De tels effondrements socio-environnementaux entrainent une nostalgie historique qui consiste à vivre en présence de la disparition. S’agissant des lieux de vie, Glenn Albrecht, dans les années 2000, a fourni un mot à ces émotions anxieuses et éprouvées devant la dégradation ou la perte irréversible du chez-soi : la solastalgie. Et depuis quelques années, la figure de la « ruine » s’est imposée parmi des chercheuses et chercheurs en sciences sociales. L’échelle sociale de l’histoire est désormais terrestre. C’est une situation inédite. L’évènement pandémique est original et troublant par le pont logique qu’il demande de jeter entre la vie quotidienne et la vie sur Terre, entre la santé individuelle et l’environnement global. Cela vaut pour la crise écologique en général : nos gestes les plus anodins se rapportent à des échelles de temps et d’espace considérables. Il faut passer d’une conception de l’histoire humaine où les continents, les forêts et les fleuves sont les décors de son aventure, à une conception
bio-historique où la Terre est devenue la condition de cette aventure.

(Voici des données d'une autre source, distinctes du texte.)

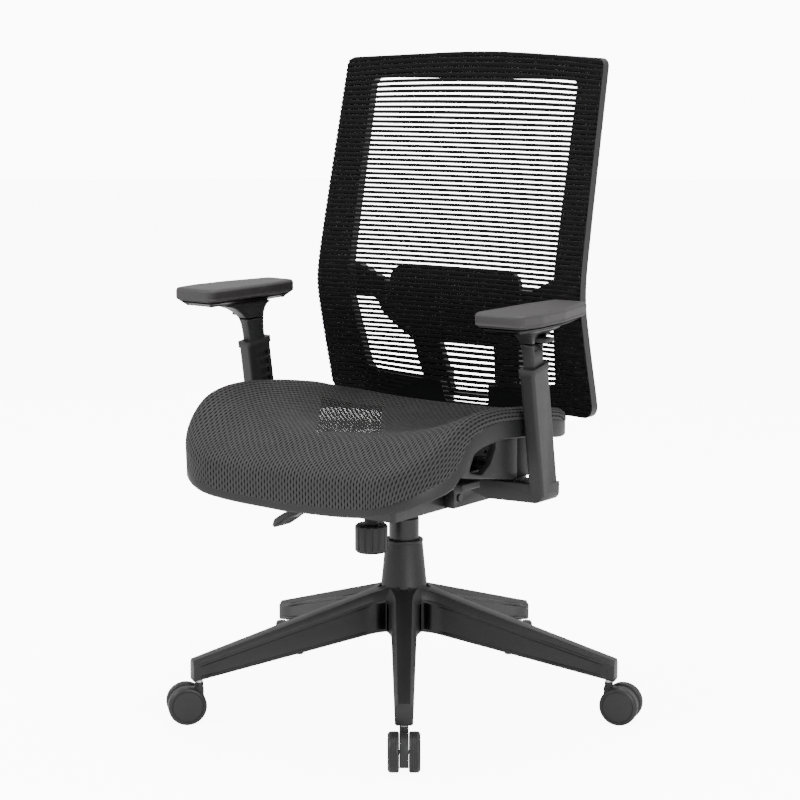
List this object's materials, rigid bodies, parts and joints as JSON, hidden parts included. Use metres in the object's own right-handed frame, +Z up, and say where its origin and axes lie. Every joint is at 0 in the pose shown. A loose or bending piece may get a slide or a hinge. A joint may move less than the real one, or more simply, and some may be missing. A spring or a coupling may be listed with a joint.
{
  "type": "swivel office chair",
  "caption": "High mesh-back swivel office chair with adjustable arms, gas-spring column and a star base on twin-wheel casters.",
  "frame": {"origin": "on the floor, under the column's axis", "axes": "+Z up along the column, -Y the way the sitter faces, +X the sitter's left"},
  "size_m": [0.736, 0.71, 1.0282],
  "materials": {
    "nylon": "fine-textured satin nylon",
    "mesh": "woven elastic mesh",
    "pad": "soft matt polyurethane",
    "wheel": "satin nylon with a softer tread",
    "black_steel": "black powder coat",
    "chrome": "polished",
    "steel": "zinc plated"
  },
  "bodies": {
    "base": {"star_base": "nylon", "column_cover": "nylon", "stand_tube": "black_steel", "guide_bush": "nylon"},
    "spindle": {"piston_rod": "chrome", "thrust_bearing": "steel"},
    "lift": {"gas_cylinder": "chrome", "mechanism_housing": "black_steel", "recline_pin": "black_steel", "seat_pivot_pin": "black_steel", "tension_spring": "steel"},
    "knob": {"tension_knob": "nylon"},
    "lever": {"height_lever": "black_steel", "lever_paddle": "nylon"},
    "back": {"back_yoke": "black_steel", "back_spine": "nylon", "back_frame": "nylon", "back_mesh": "mesh", "back_screws": "steel"},
    "lumbar": {"lumbar_pad": "nylon"},
    "seat": {"seat_frame": "nylon", "seat_mesh": "mesh", "seat_plate": "black_steel", "seat_screws": "steel", "arm_bracket_left": "nylon", "arm_bracket_right": "nylon"},
    "arm_left": {"arm_post_left": "nylon"},
    "trigger_left": {"arm_trigger_left": "nylon"},
    "pad_left": {"arm_pad_base_left": "nylon", "arm_pad_left": "pad"},
    "arm_right": {"arm_post_right": "nylon"},
    "trigger_right": {"arm_trigger_right": "nylon"},
    "pad_right": {"arm_pad_base_right": "nylon", "arm_pad_right": "pad"},
    "caster_1": {"caster_stem_1": "steel", "caster_hood_1": "nylon", "caster_axle_1": "steel"},
    "wheel_left_1": {"caster_wheel_left_1": "wheel"},
    "wheel_right_1": {"caster_wheel_right_1": "wheel"},
    "caster_2": {"caster_stem_2": "steel", "caster_hood_2": "nylon", "caster_axle_2": "steel"},
    "wheel_left_2": {"caster_wheel_left_2": "wheel"},
    "wheel_right_2": {"caster_wheel_right_2": "wheel"},
    "caster_3": {"caster_stem_3": "steel", "caster_hood_3": "nylon", "caster_axle_3": "steel"},
    "wheel_left_3": {"caster_wheel_left_3": "wheel"},
    "wheel_right_3": {"caster_wheel_right_3": "wheel"},
    "caster_4": {"caster_stem_4": "steel", "caster_hood_4": "nylon", "caster_axle_4": "steel"},
    "wheel_left_4": {"caster_wheel_left_4": "wheel"},
    "wheel_right_4": {"caster_wheel_right_4": "wheel"},
    "caster_5": {"caster_stem_5": "steel", "caster_hood_5": "nylon", "caster_axle_5": "steel"},
    "wheel_left_5": {"caster_wheel_left_5": "wheel"},
    "wheel_right_5": {"caster_wheel_right_5": "wheel"}
  },
  "joints": [
    {"name": "seat_swivel", "type": "hinge", "parent": "base", "child": "spindle", "pos_m": [0, 0, 0.13], "axis": [0, 0, 1], "continuous": true},
    {"name": "seat_height", "type": "slide", "parent": "spindle", "child": "lift", "axis": [0, 0, 1], "range_m": [0, 0.1]},
    {"name": "back_recline", "type": "hinge", "parent": "lift", "child": "back", "pos_m": [0, 0.03, 0.338], "axis": [-1, 0, 0], "range_deg": [0, 20], "stiffness_Nm_per_rad": 60, "springref_deg": -22.92},
    {"name": "seat_tilt", "type": "hinge", "parent": "lift", "child": "seat", "pos_m": [0, -0.09, 0.372], "axis": [-1, 0, 0], "range_deg": [0, 6], "stiffness_Nm_per_rad": 60, "springref_deg": -11.46},
    {"name": "lumbar_height", "type": "slide", "parent": "back", "child": "lumbar", "axis": [0, 0, 1], "range_m": [-0.02, 0.01]},
    {"name": "lever_lift", "type": "hinge", "parent": "lift", "child": "lever", "pos_m": [-0.076, -0.022, 0.328], "axis": [0, 1, 0], "range_deg": [0, 6], "stiffness_Nm_per_rad": 0.6, "springref_deg": -22.92},
    {"name": "tension_turn", "type": "hinge", "parent": "lift", "child": "knob", "pos_m": [0, -0.086, 0.29], "axis": [0, 0, 1], "range_deg": [0, 1440]},
    {"name": "arm_height_left", "type": "slide", "parent": "seat", "child": "arm_left", "axis": [0, -0.1564, 0.9877], "range_m": [-0.025, 0.06]},
    {"name": "trigger_press_left", "type": "hinge", "parent": "arm_left", "child": "trigger_left", "pos_m": [0.277, -0.04811, 0.612], "axis": [0, -1, 0], "range_deg": [0, 8], "stiffness_Nm_per_rad": 0.05, "springref_deg": -17.19},
    {"name": "pad_turn_left", "type": "hinge", "parent": "arm_left", "child": "pad_left", "pos_m": [0.283, -0.064, 0.635], "axis": [0, 0, 1], "range_deg": [-15, 15]},
    {"name": "arm_height_right", "type": "slide", "parent": "seat", "child": "arm_right", "axis": [0, -0.1564, 0.9877], "range_m": [-0.025, 0.06]},
    {"name": "trigger_press_right", "type": "hinge", "parent": "arm_right", "child": "trigger_right", "pos_m": [-0.277, -0.04811, 0.612], "axis": [0, 1, 0], "range_deg": [0, 8], "stiffness_Nm_per_rad": 0.05, "springref_deg": -17.19},
    {"name": "pad_turn_right", "type": "hinge", "parent": "arm_right", "child": "pad_right", "pos_m": [-0.283, -0.064, 0.635], "axis": [0, 0, 1], "range_deg": [-15, 15]},
    {"name": "caster_swivel_1", "type": "hinge", "parent": "base", "child": "caster_1", "pos_m": [0.19632, -0.27021, 0.064], "axis": [0, 0, 1], "continuous": true},
    {"name": "wheel_spin_left_1", "type": "hinge", "parent": "caster_1", "child": "wheel_left_1", "pos_m": [0.20808, -0.28639, 0.03], "axis": [0.809, 0.5878, 0], "continuous": true},
    {"name": "wheel_spin_right_1", "type": "hinge", "parent": "caster_1", "child": "wheel_right_1", "pos_m": [0.20808, -0.28639, 0.03], "axis": [0.809, 0.5878, 0], "continuous": true},
    {"name": "caster_swivel_2", "type": "hinge", "parent": "base", "child": "caster_2", "pos_m": [0.31765, 0.10321, 0.064], "axis": [0, 0, 1], "continuous": true},
    {"name": "wheel_spin_left_2", "type": "hinge", "parent": "caster_2", "child": "wheel_left_2", "pos_m": [0.33688, 0.10872, 0.03], "axis": [-0.2756, 0.9613, 0], "continuous": true},
    {"name": "wheel_spin_right_2", "type": "hinge", "parent": "caster_2", "child": "wheel_right_2", "pos_m": [0.33688, 0.10872, 0.03], "axis": [-0.2756, 0.9613, 0], "continuous": true},
    {"name": "caster_swivel_3", "type": "hinge", "parent": "base", "child": "caster_3", "pos_m": [0, 0.334, 0.064], "axis": [0, 0, 1], "continuous": true},
    {"name": "wheel_spin_left_3", "type": "hinge", "parent": "caster_3", "child": "wheel_left_3", "pos_m": [-0.01176, 0.35018, 0.03], "axis": [-0.809, -0.5878, 0], "continuous": true},
    {"name": "wheel_spin_right_3", "type": "hinge", "parent": "caster_3", "child": "wheel_right_3", "pos_m": [-0.01176, 0.35018, 0.03], "axis": [-0.809, -0.5878, 0], "continuous": true},
    {"name": "caster_swivel_4", "type": "hinge", "parent": "base", "child": "caster_4", "pos_m": [-0.31765, 0.10321, 0.064], "axis": [0, 0, 1], "continuous": true},
    {"name": "wheel_spin_left_4", "type": "hinge", "parent": "caster_4", "child": "wheel_left_4", "pos_m": [-0.32941, 0.11939, 0.03], "axis": [-0.809, -0.5878, 0], "continuous": true},
    {"name": "wheel_spin_right_4", "type": "hinge", "parent": "caster_4", "child": "wheel_right_4", "pos_m": [-0.32941, 0.11939, 0.03], "axis": [-0.809, -0.5878, 0], "continuous": true},
    {"name": "caster_swivel_5", "type": "hinge", "parent": "base", "child": "caster_5", "pos_m": [-0.19632, -0.27021, 0.064], "axis": [0, 0, 1], "continuous": true},
    {"name": "wheel_spin_left_5", "type": "hinge", "parent": "caster_5", "child": "wheel_left_5", "pos_m": [-0.20996, -0.28484, 0.03], "axis": [0.7314, -0.682, 0], "continuous": true},
    {"name": "wheel_spin_right_5", "type": "hinge", "parent": "caster_5", "child": "wheel_right_5", "pos_m": [-0.20996, -0.28484, 0.03], "axis": [0.7314, -0.682, 0], "continuous": true}
  ],
  "couplings": [
    {"joint": "seat_tilt", "follows": "back_recline", "ratio": 0.3}
  ]
}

C’est là que se situe la difficulté : comment transformer ce moment terrestriel en puissance d’histoire ? Les phénomènes tels que la disparition des insectes, l’asphyxie des océans, le stockage des déchets ou la montée des eaux sont largement invisibles ou imperceptibles, spécialement aux sociétés qui en sont les principales responsables. Ce sont des phénomènes fantomatiques, graduels et tous dépassent l’échelle de l’existence humaine. Ce déterminisme anthropologique rend extrêmement difficile d’agir au-delà de ses intérêts propres. Aussi l’échelle désormais terrienne de l’histoire humaine continue-t-elle d’être vécue comme une histoire sociale des individus au mieux à travers la sanction de la décroissance et le mythe de la transition énergétique.

L’action pro-historique – l’action de vie menée en vue de changer le cours prédictif de l’histoire – est rendue d’autant plus délicate que les causes seront niées, mal identifiées ou taboues. Que faire ? Comment faire ? Très peu d’interventions dans le débat public sont parvenues à faire exister le fait que « l’agriculture intensive… augmente le risque d’épidémies », encore moins à rendre sensible à la montée d’un régime de pandémies en raison du mode d’alimentation dominant. Si on en était là, c’était surtout en raison de notre « manque de respect pour le monde naturel » (Jane Goodall). S’il fallait changer quelque chose, c’était d’abord notre « train de vie ». On redécouvrirait le chant des oiseaux, le silence.

 

Image : © Louis Pelosse

1

Gil Bartholeyns, Le hantement du monde. Zoonose et Pathocène, Dehors, 2021.

2

Gil Bartholeyns, Deux kilos deux, J.C. Lattès, 2019.

3

NDLR. Réunions d’agriculteur·ices visant à l’amélioration de leurs techniques et de leurs productions.

4

NDLR. Notons que la première femme vétérinaire fut diplômée en 1897. L’écriture inclusive ne se justifie donc pas ici.